# Identifying This Diminished Chord?



## Atsui (Aug 5, 2013)

Hello

I am currently teaching myself theory and composition and find it helpful to go through scores labelling the chords to see the ways composers used them.

I am currently doing a harmonic analysis on Act II Scene 10 of Swan Lake by Tchaikovsky and have come across this chord and am unable to think of a way to label it.

It contains the notes G# B and E# which leads me to think E# diminished in first inversion, but what would you call this? As in you label the tonic chord as i, a Neapolitan 6th as N6, Italian augmented 6th as It6, so what technique is this? #iv°?

Thank you, here is a picture of the mentioned chord


----------



## Mahlerian (Nov 27, 2012)

dim vii of V7 is actually a pretty commonly used chord, and you should probably label it as such here, given that it really is used as a lead-in to a dominant-tonic cadence.


----------



## schuberkovich (Apr 7, 2013)

I think more likely it has modulated for one beat to F sharp minor, and it is a diminised 7th chord so F sharp minor vii°.
I'm not completely sure though

EDIT: didn't see Mahlerian's post


----------



## Atsui (Aug 5, 2013)

Thank you very much for your responses, so would I be correct in notating it like this?


----------



## Mahlerian (Nov 27, 2012)

Technically perhaps, but the "iv6/3" is a V7 with a suspension and a passing note.
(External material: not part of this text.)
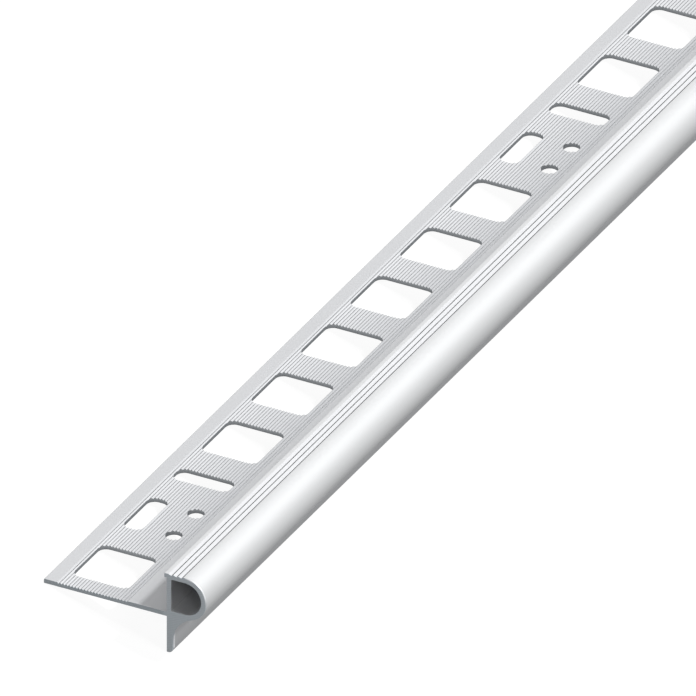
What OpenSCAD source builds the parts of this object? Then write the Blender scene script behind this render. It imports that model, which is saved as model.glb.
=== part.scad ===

There's really no need to notate the passing chords if they are not accented more than normal.


----------



## PetrB (Feb 28, 2012)

schuberkovich said:


> I think more likely it has modulated for one beat to F sharp minor, and it is a diminised 7th chord so F sharp minor vii°.
> I'm not completely sure though
> 
> EDIT: didn't see Mahlerian's post


One beat, no matter what the harmony, is not enough to qualify as a modulation


----------